Andrew Milstead, senior finance major in the UAB Collat School of Business and Business Honors student, hopes to bring natural apiaries to the Birmingham area through a project he’s pursuing as part of a national initiative to develop America’s next-generation leaders.
Milstead is one of 17 University of Alabama at Birmingham students selected to attend the Clinton Global Initiative University on March 6-8 at the University of Miami. To participate, students must develop Commitments to Action, which are new, specific and measurable initiatives that could benefit their own communities or communities around the world.
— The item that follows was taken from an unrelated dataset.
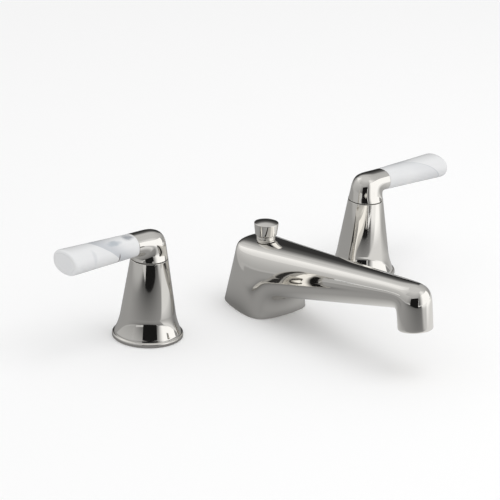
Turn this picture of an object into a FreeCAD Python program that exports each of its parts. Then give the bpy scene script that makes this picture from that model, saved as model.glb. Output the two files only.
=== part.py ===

Founded in 2007 by former President Bill Clinton, CGIU engages campus leaders to address global issues in one of five focus areas: education, environmental and climate change, peace and human rights, poverty alleviation and public health.
“Beekeeping runs in my family,” said Milstead, whose mother and grandfather also kept beehives. “Bees are an indication of a healthy environment, and traditional beekeeping recognizes the natural life force of bees in a way that modern beekeeping has ignored.”
Milstead developed his interest in apiculture into an independent study thesis for the Business Honors program that included sustainable pollination practices and financial projections for the business venture he hopes the project will launch.
“Students from diverse disciplines across our campus have long been involved in international initiatives that stem from our mission of teaching, research and service,” said Suzanne Austin, Ph.D., senior vice provost for Student and Faculty Success. “UAB is proud to work with CGIU to foster students’ ambitious projects that will serve local and international communities. We are very proud of and excited for these 17 outstanding students.”
During the next two years of the CGIU commitment, organization members will build, distribute and expand apiaries with sustainable pollinator gardens to various locations that have been affected by colony-collapse disorder.
“Efforts to promote sustainable apiculture seem to lack proper advocacy and we hope to change that with this project. Broadly, we aim to impact agrarian economics and the current apiculture industry by introducing a sustainable method of beekeeping that shifts the paradigm of modern beekeeping,” Milstead said.
At the CGIU meeting students get feedback on their ideas and learn steps they can take to fulfill their commitments.
“I love CGIU because it enables students to engage in something they’re passionate about that is not necessarily something that’s related to their major or their course of study,” said Libba Vaughn, UAB’s coordinator of service learning.
“The meeting teaches students skills such as fundraising and expands their network of people around the world who can help them make their idea happen,” Vaughn said.
The UAB students represent four schools and nine fields of study; 14 are undergraduate honors students, and three are graduate students.